→ **Data lines**
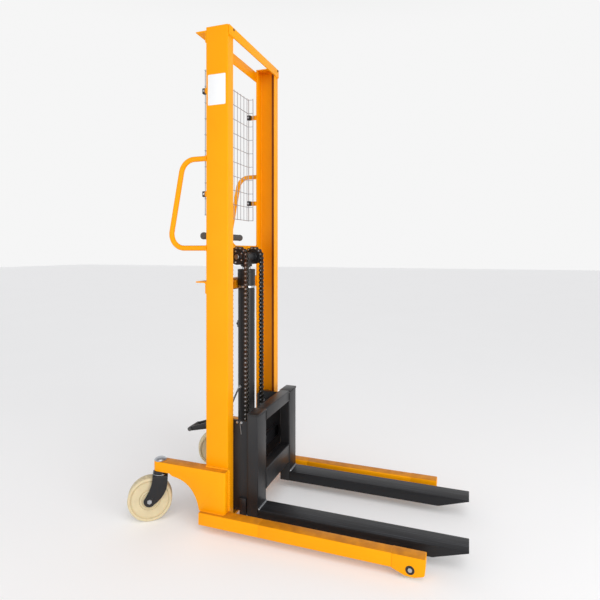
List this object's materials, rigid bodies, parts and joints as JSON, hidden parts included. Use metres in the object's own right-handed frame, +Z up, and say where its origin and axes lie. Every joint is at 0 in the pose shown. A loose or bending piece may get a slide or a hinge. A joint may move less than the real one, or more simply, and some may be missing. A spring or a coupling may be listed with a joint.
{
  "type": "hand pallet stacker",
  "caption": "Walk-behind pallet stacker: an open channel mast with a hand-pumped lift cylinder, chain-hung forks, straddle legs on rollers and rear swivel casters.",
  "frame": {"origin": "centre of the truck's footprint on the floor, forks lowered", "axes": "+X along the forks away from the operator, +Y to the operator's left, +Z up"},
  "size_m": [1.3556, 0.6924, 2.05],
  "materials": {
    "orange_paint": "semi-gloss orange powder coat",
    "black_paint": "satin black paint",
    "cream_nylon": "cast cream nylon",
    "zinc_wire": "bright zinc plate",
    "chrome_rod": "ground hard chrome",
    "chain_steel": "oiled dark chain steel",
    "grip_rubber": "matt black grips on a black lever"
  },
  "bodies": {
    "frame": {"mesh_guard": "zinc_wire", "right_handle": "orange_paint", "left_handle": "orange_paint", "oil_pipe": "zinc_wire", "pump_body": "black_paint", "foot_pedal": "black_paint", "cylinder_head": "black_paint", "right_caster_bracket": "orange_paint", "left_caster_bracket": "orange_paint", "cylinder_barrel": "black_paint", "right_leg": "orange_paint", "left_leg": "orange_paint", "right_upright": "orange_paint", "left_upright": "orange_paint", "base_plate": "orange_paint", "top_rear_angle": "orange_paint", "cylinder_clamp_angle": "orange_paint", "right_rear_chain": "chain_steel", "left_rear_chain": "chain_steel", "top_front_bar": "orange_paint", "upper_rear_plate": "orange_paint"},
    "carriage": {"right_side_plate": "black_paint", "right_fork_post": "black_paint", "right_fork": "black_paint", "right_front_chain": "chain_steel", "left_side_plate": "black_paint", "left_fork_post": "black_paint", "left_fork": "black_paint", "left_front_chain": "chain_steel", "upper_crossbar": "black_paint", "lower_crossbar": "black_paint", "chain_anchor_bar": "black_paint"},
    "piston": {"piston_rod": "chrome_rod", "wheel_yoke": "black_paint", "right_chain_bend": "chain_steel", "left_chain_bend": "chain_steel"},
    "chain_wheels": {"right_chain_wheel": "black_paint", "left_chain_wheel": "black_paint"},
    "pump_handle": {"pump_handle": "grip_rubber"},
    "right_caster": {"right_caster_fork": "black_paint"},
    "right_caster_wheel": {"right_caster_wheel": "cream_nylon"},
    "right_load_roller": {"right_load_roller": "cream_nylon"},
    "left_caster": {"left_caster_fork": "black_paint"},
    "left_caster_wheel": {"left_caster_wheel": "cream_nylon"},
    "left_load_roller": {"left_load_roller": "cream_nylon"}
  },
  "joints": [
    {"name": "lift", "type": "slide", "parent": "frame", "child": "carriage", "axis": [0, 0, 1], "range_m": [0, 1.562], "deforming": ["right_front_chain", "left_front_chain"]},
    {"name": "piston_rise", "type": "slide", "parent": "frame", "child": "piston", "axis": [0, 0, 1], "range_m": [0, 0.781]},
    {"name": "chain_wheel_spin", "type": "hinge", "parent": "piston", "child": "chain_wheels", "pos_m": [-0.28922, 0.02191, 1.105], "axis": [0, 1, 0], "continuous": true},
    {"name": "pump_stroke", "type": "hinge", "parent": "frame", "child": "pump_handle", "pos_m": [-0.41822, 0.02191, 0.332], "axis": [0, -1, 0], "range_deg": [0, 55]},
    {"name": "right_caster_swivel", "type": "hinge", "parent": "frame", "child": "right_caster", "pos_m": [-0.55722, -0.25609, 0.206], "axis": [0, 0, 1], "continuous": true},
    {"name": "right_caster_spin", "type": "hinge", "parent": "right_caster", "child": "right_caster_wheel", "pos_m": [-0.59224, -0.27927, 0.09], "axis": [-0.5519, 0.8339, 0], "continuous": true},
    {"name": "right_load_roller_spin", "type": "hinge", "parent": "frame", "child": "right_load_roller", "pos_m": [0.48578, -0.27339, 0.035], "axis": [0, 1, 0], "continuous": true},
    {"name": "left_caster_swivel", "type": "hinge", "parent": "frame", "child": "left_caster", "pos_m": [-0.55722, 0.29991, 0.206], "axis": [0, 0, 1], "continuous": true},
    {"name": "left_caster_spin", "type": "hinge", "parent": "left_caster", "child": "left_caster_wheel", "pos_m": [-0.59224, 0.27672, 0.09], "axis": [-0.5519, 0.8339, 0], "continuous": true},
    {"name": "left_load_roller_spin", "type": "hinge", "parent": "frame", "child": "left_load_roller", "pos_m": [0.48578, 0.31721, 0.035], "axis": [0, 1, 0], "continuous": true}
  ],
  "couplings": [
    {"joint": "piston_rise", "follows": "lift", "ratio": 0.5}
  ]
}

→ **Exercise goal**
Write out the data again, exactly and in full.

→ **Expected answer**
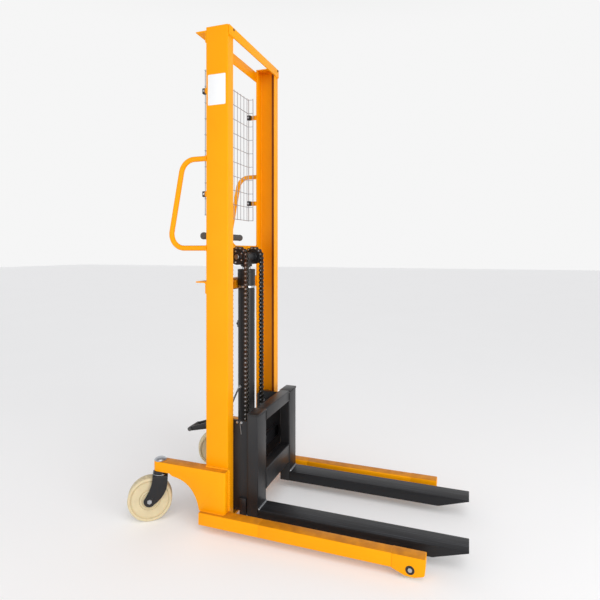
List this object's materials, rigid bodies, parts and joints as JSON, hidden parts included. Use metres in the object's own right-handed frame, +Z up, and say where its origin and axes lie. Every joint is at 0 in the pose shown. A loose or bending piece may get a slide or a hinge. A joint may move less than the real one, or more simply, and some may be missing. A spring or a coupling may be listed with a joint.
{
  "type": "hand pallet stacker",
  "caption": "Walk-behind pallet stacker: an open channel mast with a hand-pumped lift cylinder, chain-hung forks, straddle legs on rollers and rear swivel casters.",
  "frame": {"origin": "centre of the truck's footprint on the floor, forks lowered", "axes": "+X along the forks away from the operator, +Y to the operator's left, +Z up"},
  "size_m": [1.3556, 0.6924, 2.05],
  "materials": {
    "orange_paint": "semi-gloss orange powder coat",
    "black_paint": "satin black paint",
    "cream_nylon": "cast cream nylon",
    "zinc_wire": "bright zinc plate",
    "chrome_rod": "ground hard chrome",
    "chain_steel": "oiled dark chain steel",
    "grip_rubber": "matt black grips on a black lever"
  },
  "bodies": {
    "frame": {"mesh_guard": "zinc_wire", "right_handle": "orange_paint", "left_handle": "orange_paint", "oil_pipe": "zinc_wire", "pump_body": "black_paint", "foot_pedal": "black_paint", "cylinder_head": "black_paint", "right_caster_bracket": "orange_paint", "left_caster_bracket": "orange_paint", "cylinder_barrel": "black_paint", "right_leg": "orange_paint", "left_leg": "orange_paint", "right_upright": "orange_paint", "left_upright": "orange_paint", "base_plate": "orange_paint", "top_rear_angle": "orange_paint", "cylinder_clamp_angle": "orange_paint", "right_rear_chain": "chain_steel", "left_rear_chain": "chain_steel", "top_front_bar": "orange_paint", "upper_rear_plate": "orange_paint"},
    "carriage": {"right_side_plate": "black_paint", "right_fork_post": "black_paint", "right_fork": "black_paint", "right_front_chain": "chain_steel", "left_side_plate": "black_paint", "left_fork_post": "black_paint", "left_fork": "black_paint", "left_front_chain": "chain_steel", "upper_crossbar": "black_paint", "lower_crossbar": "black_paint", "chain_anchor_bar": "black_paint"},
    "piston": {"piston_rod": "chrome_rod", "wheel_yoke": "black_paint", "right_chain_bend": "chain_steel", "left_chain_bend": "chain_steel"},
    "chain_wheels": {"right_chain_wheel": "black_paint", "left_chain_wheel": "black_paint"},
    "pump_handle": {"pump_handle": "grip_rubber"},
    "right_caster": {"right_caster_fork": "black_paint"},
    "right_caster_wheel": {"right_caster_wheel": "cream_nylon"},
    "right_load_roller": {"right_load_roller": "cream_nylon"},
    "left_caster": {"left_caster_fork": "black_paint"},
    "left_caster_wheel": {"left_caster_wheel": "cream_nylon"},
    "left_load_roller": {"left_load_roller": "cream_nylon"}
  },
  "joints": [
    {"name": "lift", "type": "slide", "parent": "frame", "child": "carriage", "axis": [0, 0, 1], "range_m": [0, 1.562], "deforming": ["right_front_chain", "left_front_chain"]},
    {"name": "piston_rise", "type": "slide", "parent": "frame", "child": "piston", "axis": [0, 0, 1], "range_m": [0, 0.781]},
    {"name": "chain_wheel_spin", "type": "hinge", "parent": "piston", "child": "chain_wheels", "pos_m": [-0.28922, 0.02191, 1.105], "axis": [0, 1, 0], "continuous": true},
    {"name": "pump_stroke", "type": "hinge", "parent": "frame", "child": "pump_handle", "pos_m": [-0.41822, 0.02191, 0.332], "axis": [0, -1, 0], "range_deg": [0, 55]},
    {"name": "right_caster_swivel", "type": "hinge", "parent": "frame", "child": "right_caster", "pos_m": [-0.55722, -0.25609, 0.206], "axis": [0, 0, 1], "continuous": true},
    {"name": "right_caster_spin", "type": "hinge", "parent": "right_caster", "child": "right_caster_wheel", "pos_m": [-0.59224, -0.27927, 0.09], "axis": [-0.5519, 0.8339, 0], "continuous": true},
    {"name": "right_load_roller_spin", "type": "hinge", "parent": "frame", "child": "right_load_roller", "pos_m": [0.48578, -0.27339, 0.035], "axis": [0, 1, 0], "continuous": true},
    {"name": "left_caster_swivel", "type": "hinge", "parent": "frame", "child": "left_caster", "pos_m": [-0.55722, 0.29991, 0.206], "axis": [0, 0, 1], "continuous": true},
    {"name": "left_caster_spin", "type": "hinge", "parent": "left_caster", "child": "left_caster_wheel", "pos_m": [-0.59224, 0.27672, 0.09], "axis": [-0.5519, 0.8339, 0], "continuous": true},
    {"name": "left_load_roller_spin", "type": "hinge", "parent": "frame", "child": "left_load_roller", "pos_m": [0.48578, 0.31721, 0.035], "axis": [0, 1, 0], "continuous": true}
  ],
  "couplings": [
    {"joint": "piston_rise", "follows": "lift", "ratio": 0.5}
  ]
}